Deferral is your friend because:
a) Money not spent now is money that can be used on growing the business.
b) During deferral, you can enhance your knowledge and thus make substantive improvements to your patent application(s). Deferral does not mean ‘do nothing’. Indeed, it means, ‘work quickly’. You can, and should, increase your knowledge over time of: the potential strength of the patent application(s); the potential weaknesses of your disclosure or claims, or means to work around your patent; and the marketability of the invention. Use this knowledge to improve the patent application, to cull weak ones, and to focus on good ones in ways that will maximize marketability of the invention.
Throughout the patenting process, you should consider alternatives to patenting which include maintaining the invention as a trade secret, trying to use other lower cost intellectual property rights like industrial designs, copyrights and trademarks to retain proprietary rights in the invention, or, to adopt an ‘open source’ non-proprietary approach.

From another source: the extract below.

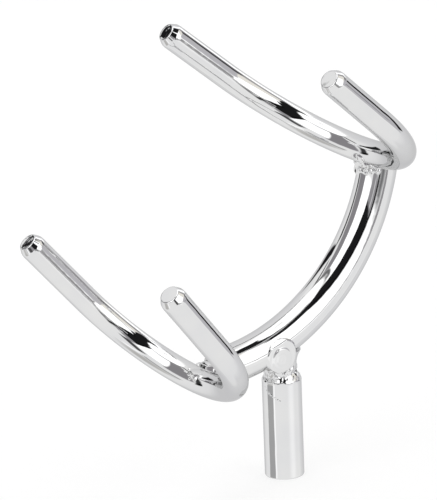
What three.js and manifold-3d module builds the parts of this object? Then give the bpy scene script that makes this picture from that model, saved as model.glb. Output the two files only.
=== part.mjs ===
// Cradle of a guitar rack: a welded frame of solid round steel bar, chrome plated.
// A straight post carries a curved crossbar, and a U-bent fork of thinner rod is welded
// on each end of the crossbar. A guitar's body rests in the two forks.
// Millimetres and degrees, +Z up the post, origin at the centre of the post's foot.
// Every bar is centred on the plane Y = 0, and the forks open towards -X and up.

import * as THREE from 'three';
import { mergeVertices } from 'three/addons/utils/BufferGeometryUtils.js';
import Module from 'manifold-3d';

const wasm = await Module();
wasm.setup();

// Post: a length of 3/4 inch bar, turned down to a blunt end where it is welded
const POST_DIAMETER = 19.05;
const POST_TOP_DIAMETER = 13.0;
const POST_CHAMFER_LENGTH = 4.9;
const FOOT_EDGE_BREAK = 0.8;

// Crossbar: 3/4 inch bar bent to part of a circle, measured up from the circle's lowest point
const CROSSBAR_DIAMETER = 19.05;
const CROSSBAR_RADIUS = 102.8;
const CROSSBAR_LOWER_END = -0.1;
const CROSSBAR_UPPER_END = 80.2;
const CROSSBAR_END_CHAMFER = 2.0;
const CROSSBAR_HEIGHT_AT_POST = 69.0;
const POST_POSITION_ON_CROSSBAR = 22.4;
const POST_WELD_HEIGHT = 5.2;

// Forks: 1/2 inch rod bent by hand, so the two bends differ a little
const ROD_DIAMETER = 12.7;
const UPPER_BEND_RADIUS = 59.7;
const LOWER_BEND_RADIUS = 53.0;
const UPPER_LEG_LENGTH = 40.8;
const LOWER_LEG_LENGTH = 43.7;
const LEG_FLARE = 6.1;
const TIP_FACE_DIAMETER = 9.0;
const TIP_CHAMFER_LENGTH = 4.7;

// How the forks lean back from upright: both about the head's tilt, toed in to each other
const HEAD_TILT = 45.2;
const FORK_TOE_IN = 4.8;

// Where each fork sits on the crossbar's end: out from the crossbar's centreline, and how far
// the bar's end is coped round the rod
const UPPER_SEAT_OFFSET = -5.3;
const LOWER_SEAT_OFFSET = 5.8;
const UPPER_COPE_DEPTH = 4.5;
const LOWER_COPE_DEPTH = 1.4;

// Welds: how wide and how far each runs over the metal, and how deep its middle lies inside
// the bar's inner side and inside the near side of the rod
const FORK_WELD_WIDTH = 19.0;
const FORK_WELD_REACH = 5.5;
const UPPER_WELD_INTO_BAR = 1.5;
const LOWER_WELD_INTO_BAR = 7.0;
const FORK_WELD_INTO_ROD = 1.5;
const POST_WELD_FLARE = 2.0;
const POST_WELD_CLIMB = 6.0;
const WELD_CLEARANCE = 0.3;

// Fineness of the round surfaces
const ROD_SIDES = 20;
const BAR_SIDES = 24;
const POST_SIDES = 48;
const WELD_SIDES = 24;
const WELD_RINGS = 12;
const FORK_STEPS = 40;
const CROSSBAR_STEPS = 28;
const MERGE_DISTANCE = 1e-4;

const POST_RADIUS = POST_DIAMETER / 2;
const CROSSBAR_BAR_RADIUS = CROSSBAR_DIAMETER / 2;
const ROD_RADIUS = ROD_DIAMETER / 2;

const chrome = new THREE.MeshStandardMaterial({ color: 0xd9dbde, metalness: 1, roughness: 0.08 });
const weldChrome = new THREE.MeshStandardMaterial({ color: 0xcfd1d4, metalness: 1, roughness: 0.2 });

const radians = THREE.MathUtils.degToRad;

// The crossbar's circle lies in the plane Y = 0, and passes over the post's axis at the joint
const jointAngle = radians(POST_POSITION_ON_CROSSBAR);
const crossbarCentre = new THREE.Vector3(
  -CROSSBAR_RADIUS * Math.sin(jointAngle),
  0,
  CROSSBAR_HEIGHT_AT_POST + CROSSBAR_RADIUS * Math.cos(jointAngle),
);

function outwardAt(degrees) {
  const angle = radians(degrees);
  return new THREE.Vector3(Math.sin(angle), 0, -Math.cos(angle));
}

function alongAt(degrees) {
  const angle = radians(degrees);
  return new THREE.Vector3(Math.cos(angle), 0, Math.sin(angle));
}

function crossbarPoint(degrees) {
  return crossbarCentre.clone().addScaledVector(outwardAt(degrees), CROSSBAR_RADIUS);
}

class CrossbarCurve extends THREE.Curve {
  constructor(overrun) {
    super();
    this.overrun = THREE.MathUtils.radToDeg(overrun / CROSSBAR_RADIUS);
  }

  getPoint(t, target = new THREE.Vector3()) {
    const low = CROSSBAR_LOWER_END - this.overrun;
    const high = CROSSBAR_UPPER_END + this.overrun;
    return target.copy(crossbarPoint(THREE.MathUtils.lerp(low, high, t)));
  }
}

// A fork's centreline in its own frame: the bend's lowest point is the origin, the prongs point
// up +Z, and the rod runs from the tip of the prong at -Y to the tip of the prong at +Y
class ForkCurve extends THREE.Curve {
  constructor(bendRadius, legLength) {
    super();
    this.bendRadius = bendRadius;
    this.legLength = legLength;
    this.halfBend = Math.PI / 2 - radians(LEG_FLARE);
    this.length = 2 * legLength + 2 * this.halfBend * bendRadius;
  }

  getPoint(t, target = new THREE.Vector3()) {
    const fromMiddle = (t - 0.5) * this.length;
    const bentLength = this.halfBend * this.bendRadius;
    const onBend = THREE.MathUtils.clamp(fromMiddle, -bentLength, bentLength);
    const angle = onBend / this.bendRadius;
    const onLeg = Math.abs(fromMiddle - onBend);
    const side = Math.sign(fromMiddle);
    return target.set(
      0,
      this.bendRadius * Math.sin(angle) + side * onLeg * Math.cos(angle),
      this.bendRadius * (1 - Math.cos(angle)) + onLeg * Math.abs(Math.sin(angle)),
    );
  }
}

function circleShape(radius, sides) {
  const points = [];
  for (let i = 0; i < sides; i += 1) {
    const angle = (2 * Math.PI * i) / sides;
    points.push(new THREE.Vector2(radius * Math.cos(angle), radius * Math.sin(angle)));
  }
  return new THREE.Shape(points);
}

function tubeGeometry(curve, radius, sides, steps) {
  return new THREE.ExtrudeGeometry(circleShape(radius, sides), { steps, extrudePath: curve });
}

// A turned shape about +Z, from [radius, height] pairs
function turnedGeometry(profile, sides) {
  const points = profile.map(([radius, height]) => new THREE.Vector2(radius, height));
  return new THREE.LatheGeometry(points, sides).rotateX(Math.PI / 2);
}

function solidOf(geometry) {
  const bare = geometry.clone();
  bare.deleteAttribute('normal');
  bare.deleteAttribute('uv');
  const merged = mergeVertices(bare, MERGE_DISTANCE);
  return new wasm.Manifold(new wasm.Mesh({
    numProp: 3,
    vertProperties: Float32Array.from(merged.attributes.position.array),
    triVerts: Uint32Array.from(merged.index.array),
  }));
}

function geometryOf(solid) {
  const mesh = solid.getMesh();
  const geometry = new THREE.BufferGeometry();
  geometry.setAttribute('position', new THREE.BufferAttribute(mesh.vertProperties, 3));
  geometry.setIndex(new THREE.BufferAttribute(mesh.triVerts, 1));
  geometry.computeVertexNormals();
  return geometry;
}

// A ring whose inside is the cone of a chamfer, for a bar whose end face is at Z = 0. The cone
// runs on a little at both ends, and the ring is wider than the bar, so nothing is left uncut
function chamferCutter({ radius, faceRadius, length, sides }) {
  const slope = (radius - faceRadius) / length;
  const overrun = length / 4;
  const outer = 2 * radius;
  return turnedGeometry([
    [radius + slope * overrun, -length - overrun],
    [outer, -length - overrun],
    [outer, overrun],
    [faceRadius - slope * overrun, overrun],
    [radius + slope * overrun, -length - overrun],
  ], sides);
}

function forkGeometry(curve) {
  let fork = solidOf(tubeGeometry(curve, ROD_RADIUS, ROD_SIDES, FORK_STEPS));
  for (const side of [-1, 1]) {
    const tip = curve.getPoint((1 + side) / 2);
    const cutter = chamferCutter({
      radius: ROD_RADIUS,
      faceRadius: TIP_FACE_DIAMETER / 2,
      length: TIP_CHAMFER_LENGTH,
      sides: ROD_SIDES,
    });
    cutter.rotateX(-side * radians(LEG_FLARE)).translate(tip.x, tip.y, tip.z);
    fork = fork.subtract(solidOf(cutter));
  }
  return geometryOf(fork);
}

// The two forks: where each is welded, how far it leans back and the room that it needs
function forkAt({ name, bendRadius, legLength, endAngle, beyond, seatOffset, copeDepth, lean }) {
  const curve = new ForkCurve(bendRadius, legLength);
  const mesh = new THREE.Mesh(forkGeometry(curve), chrome);
  mesh.name = name;
  mesh.position.copy(crossbarPoint(endAngle))
    .addScaledVector(alongAt(endAngle), beyond * (ROD_RADIUS - copeDepth))
    .addScaledVector(outwardAt(endAngle), seatOffset);
  mesh.rotation.y = -radians(lean);
  mesh.updateMatrixWorld();
  const room = tubeGeometry(curve, ROD_RADIUS + WELD_CLEARANCE, ROD_SIDES, FORK_STEPS);
  return { mesh, room: solidOf(room.applyMatrix4(mesh.matrixWorld)), endAngle, beyond, copeDepth };
}

const upperFork = forkAt({
  name: 'upper_fork',
  bendRadius: UPPER_BEND_RADIUS,
  legLength: UPPER_LEG_LENGTH,
  endAngle: CROSSBAR_UPPER_END,
  beyond: 1,
  seatOffset: UPPER_SEAT_OFFSET,
  copeDepth: UPPER_COPE_DEPTH,
  lean: HEAD_TILT + FORK_TOE_IN,
});
const lowerFork = forkAt({
  name: 'lower_fork',
  bendRadius: LOWER_BEND_RADIUS,
  legLength: LOWER_LEG_LENGTH,
  endAngle: CROSSBAR_LOWER_END,
  beyond: -1,
  seatOffset: LOWER_SEAT_OFFSET,
  copeDepth: LOWER_COPE_DEPTH,
  lean: HEAD_TILT - FORK_TOE_IN,
});

// The crossbar, its ends chamfered and coped round the forks' rods
function crossbarTube(clearance) {
  const curve = new CrossbarCurve(clearance);
  return solidOf(tubeGeometry(curve, CROSSBAR_BAR_RADIUS + clearance, BAR_SIDES, CROSSBAR_STEPS));
}

function crossbarGeometry() {
  let bar = crossbarTube(0);
  for (const { endAngle, beyond, room } of [upperFork, lowerFork]) {
    const facing = alongAt(endAngle).multiplyScalar(beyond);
    const cutter = chamferCutter({
      radius: CROSSBAR_BAR_RADIUS,
      faceRadius: CROSSBAR_BAR_RADIUS - CROSSBAR_END_CHAMFER,
      length: CROSSBAR_END_CHAMFER,
      sides: BAR_SIDES,
    });
    cutter.rotateY(Math.atan2(facing.x, facing.z)).translate(...crossbarPoint(endAngle).toArray());
    bar = bar.subtract(solidOf(cutter)).subtract(room);
  }
  return geometryOf(bar);
}

const crossbar = new THREE.Mesh(crossbarGeometry(), chrome);
crossbar.name = 'crossbar';
const crossbarRoom = crossbarTube(WELD_CLEARANCE);

// The post stops short of the crossbar's underside by the height of its weld
const undersideHeight = CROSSBAR_HEIGHT_AT_POST - CROSSBAR_BAR_RADIUS / Math.cos(jointAngle);
const postTop = undersideHeight - POST_WELD_HEIGHT;
const post = new THREE.Mesh(turnedGeometry([
  [0, 0],
  [POST_RADIUS - FOOT_EDGE_BREAK, 0],
  [POST_RADIUS, FOOT_EDGE_BREAK],
  [POST_RADIUS, postTop - POST_CHAMFER_LENGTH],
  [POST_TOP_DIAMETER / 2, postTop],
  [0, postTop],
], POST_SIDES), chrome);
post.name = 'post';

// The weld on the post: a neck as wide as the post's end, which flares as it climbs the sides
// of the crossbar
const neckRadius = POST_TOP_DIAMETER / 2;
const weldFoot = postTop + WELD_CLEARANCE;
const weldTop = undersideHeight + POST_WELD_CLIMB;
const postWeldGeometry = turnedGeometry([
  [0, weldFoot],
  [neckRadius, weldFoot],
  [neckRadius, (weldFoot + undersideHeight) / 2],
  [neckRadius + POST_WELD_FLARE / 2, undersideHeight + POST_WELD_CLIMB / 4],
  [neckRadius + POST_WELD_FLARE, undersideHeight + POST_WELD_CLIMB / 2],
  [neckRadius + POST_WELD_FLARE, undersideHeight + (3 * POST_WELD_CLIMB) / 4],
  [neckRadius + POST_WELD_FLARE / 2, weldTop],
  [0, weldTop],
], WELD_SIDES);
const postWeld = new THREE.Mesh(geometryOf(solidOf(postWeldGeometry).subtract(crossbarRoom)), weldChrome);
postWeld.name = 'post_weld';

// The weld in the corner between the crossbar's end and the fork's rod, on the inner side
function forkWeld({ name, fork, intoBar }) {
  const bead = new THREE.SphereGeometry(1, WELD_SIDES, WELD_RINGS)
    .scale(FORK_WELD_REACH, FORK_WELD_WIDTH / 2, FORK_WELD_REACH);
  const outward = outwardAt(fork.endAngle);
  const along = alongAt(fork.endAngle);
  const centre = crossbarPoint(fork.endAngle)
    .addScaledVector(outward, intoBar - CROSSBAR_BAR_RADIUS)
    .addScaledVector(along, fork.beyond * (FORK_WELD_INTO_ROD - fork.copeDepth));
  const place = new THREE.Matrix4().makeBasis(outward, new THREE.Vector3(0, 1, 0), along)
    .setPosition(centre);
  const weld = solidOf(bead.applyMatrix4(place)).subtract(crossbarRoom).subtract(fork.room);
  const mesh = new THREE.Mesh(geometryOf(weld), weldChrome);
  mesh.name = name;
  return mesh;
}

const guitarRack = new THREE.Group();
guitarRack.add(
  post,
  crossbar,
  upperFork.mesh,
  lowerFork.mesh,
  postWeld,
  forkWeld({ name: 'upper_fork_weld', fork: upperFork, intoBar: UPPER_WELD_INTO_BAR }),
  forkWeld({ name: 'lower_fork_weld', fork: lowerFork, intoBar: LOWER_WELD_INTO_BAR }),
);

export default guitarRack;
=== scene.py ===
# Cradle of a guitar rack: solid round steel bars, bent, welded and chrome plated.
# Metres, +Z up the post, origin at the centre of the post's foot.
import math

import bmesh
import bpy
from mathutils import Matrix, Vector, noise


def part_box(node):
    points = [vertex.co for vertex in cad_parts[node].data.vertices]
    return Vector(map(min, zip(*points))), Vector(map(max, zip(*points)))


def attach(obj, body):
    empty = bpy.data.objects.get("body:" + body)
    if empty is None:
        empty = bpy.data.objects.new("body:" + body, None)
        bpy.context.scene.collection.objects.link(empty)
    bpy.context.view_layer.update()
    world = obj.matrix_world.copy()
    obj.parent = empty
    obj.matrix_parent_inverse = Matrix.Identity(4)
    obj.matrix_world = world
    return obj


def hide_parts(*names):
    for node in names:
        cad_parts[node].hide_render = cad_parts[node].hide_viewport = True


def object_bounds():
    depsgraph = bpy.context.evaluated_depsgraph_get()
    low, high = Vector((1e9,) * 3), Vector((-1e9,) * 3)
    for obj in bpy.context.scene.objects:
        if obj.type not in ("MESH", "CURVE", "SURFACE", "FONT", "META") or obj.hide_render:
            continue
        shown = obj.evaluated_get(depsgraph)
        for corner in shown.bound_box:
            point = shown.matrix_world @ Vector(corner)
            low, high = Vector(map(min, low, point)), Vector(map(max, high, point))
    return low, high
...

Sometimes, customer traction with earlier adopters is the most powerful barrier to entry and protector of your lead and you should not spend time or money on trying to retain exclusive intellectual property rights.
The mirror image of the significance of deferral of patent costs is the importance of commencing efforts to monetize the invention immediately.
Generally speaking, once you have a provisional patent application on file, you should start systematic efforts to monetize the invention immediately. Start licensing and sale discussions immediately. Vet the market for products/services that incorporate the invention. The sooner you begin discussions with potential customers and get a sense of the market value of the invention, the better. This information will help guide such crucial patent strategies as which inventions to protect; where to file for protection, and to what degree. In addition, it will provide , you with a full range of business strategies including what you selling, where, at what price and to whom.